Reitschuster first notes that when dealing with flat files (SQL*Loader, Oracle import, external tables), Oracle seems to use a cardinality=1:

 

The strange thing is the estimated Cardinality of the FULL Table Scan. The optimizer believed that only one Compare between the MainCustomer Column and the SubCustomer Column would meet the Predicate. . .

 

CBO estimates its costs in for a relational database (You may never forget that). It believes that all important relational rules are kept. Specially the rule of normalization.
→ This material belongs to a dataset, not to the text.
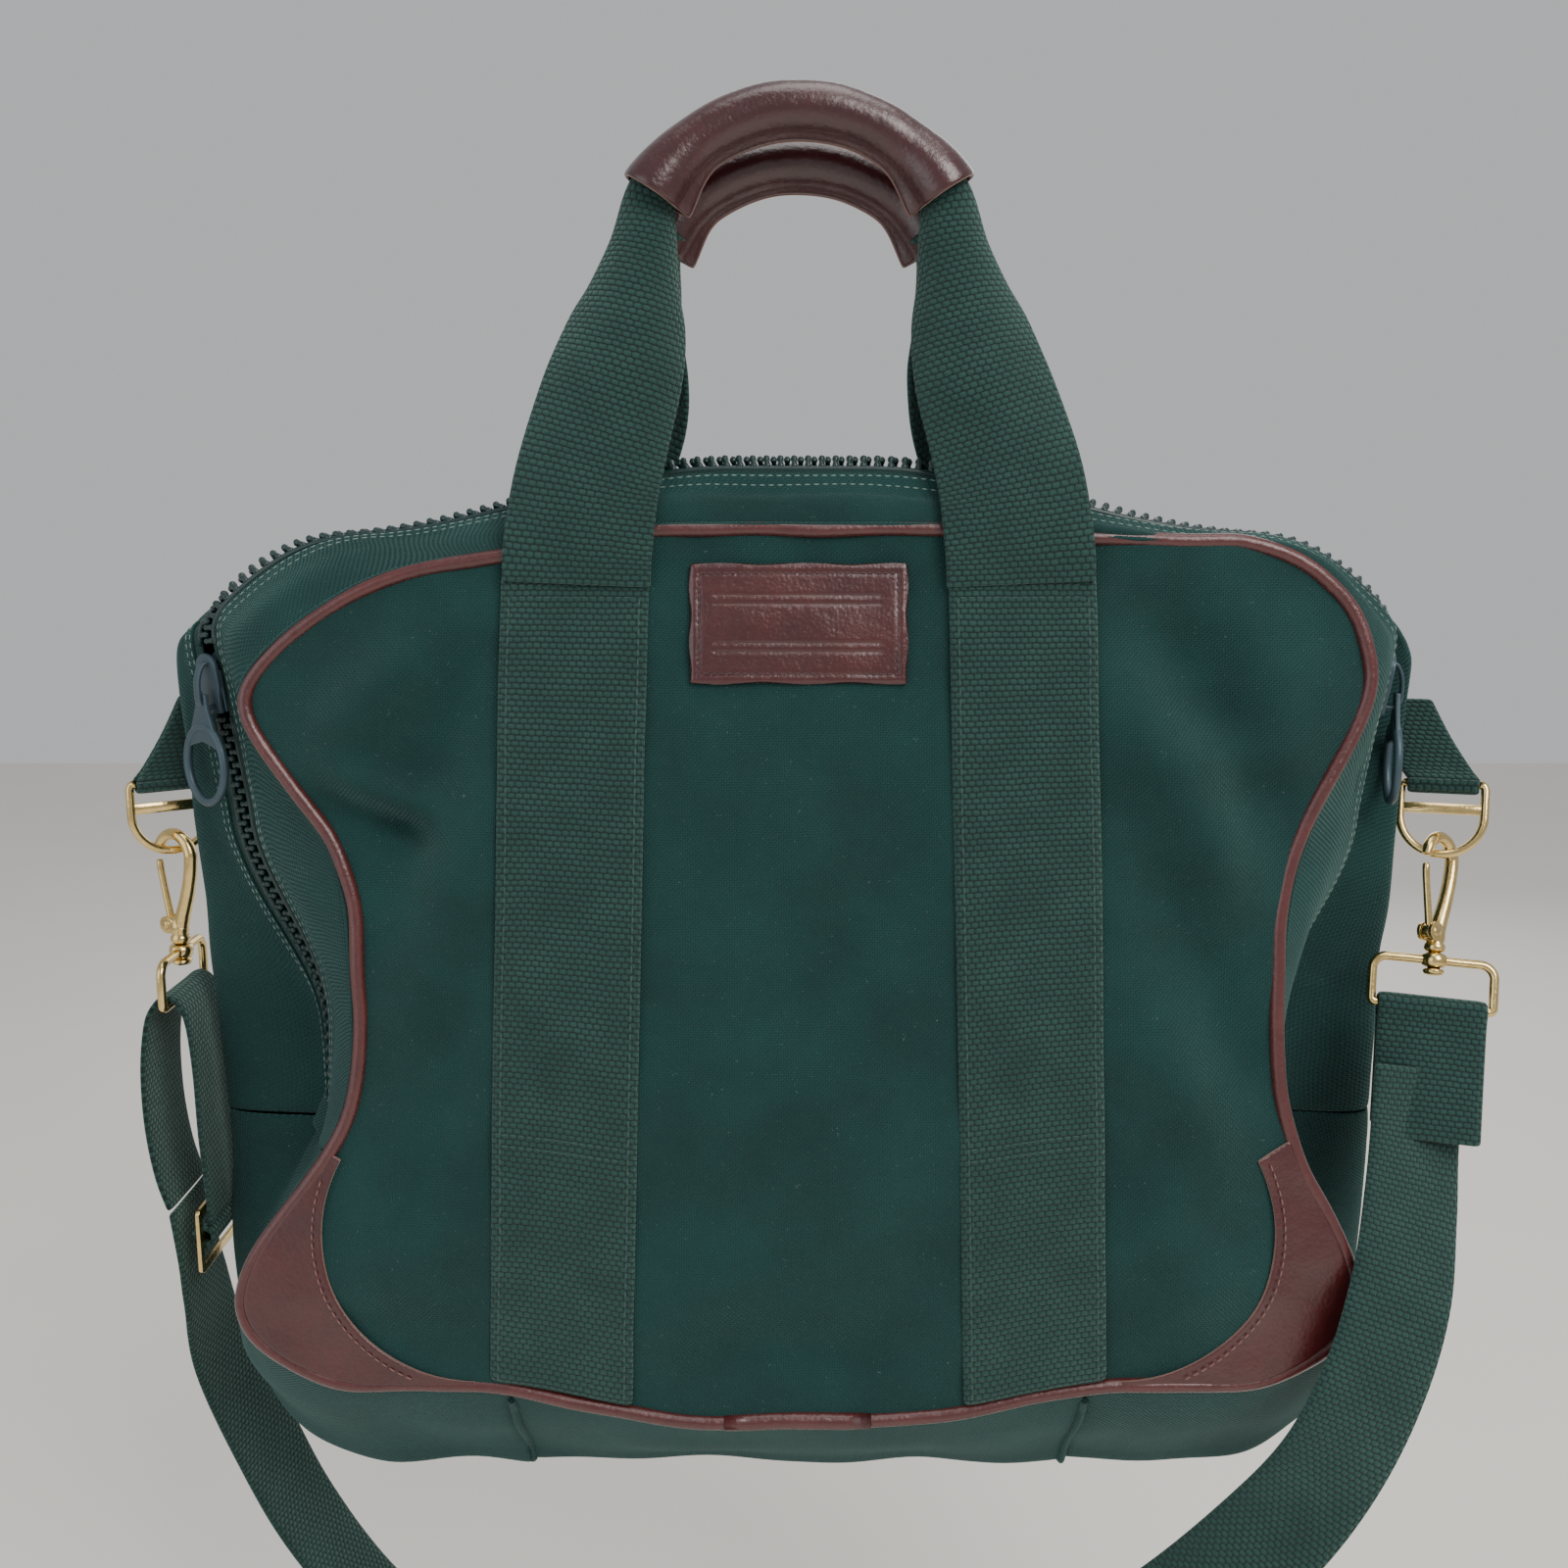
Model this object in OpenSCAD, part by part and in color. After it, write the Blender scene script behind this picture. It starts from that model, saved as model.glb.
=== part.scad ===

The Relationship designed in the import table is flat and not expressible via a foreign key constraint.

 

Reitschuster also explores the impact of CBO cardinality estimation of the choices of join methods (nested loop vs. hash join) and demonstrates the use of the CARDINALITY hint to force a hash join:

 

The way Oracle joins depends very strongly (sic) on the expected Cardinality of the joined table.

 

Low Cardinality -> Nested Loops

 

 . . .

 

High Cardinality -> HASH JOIN

 

In the following example the true expected cardinality (sic) of the operation was set via the CARDINALITY Hint. This hint makes only sense if you now that the Cardinality is often the same which is sometimes given for external application data or for static data.

 

Karl concludes:

 

If you look at explain try to concentrate on the cardinality. It has a very big impact on the design of the whole execution plan. Miss estimations can lead to SQLs with dramatically increased response times.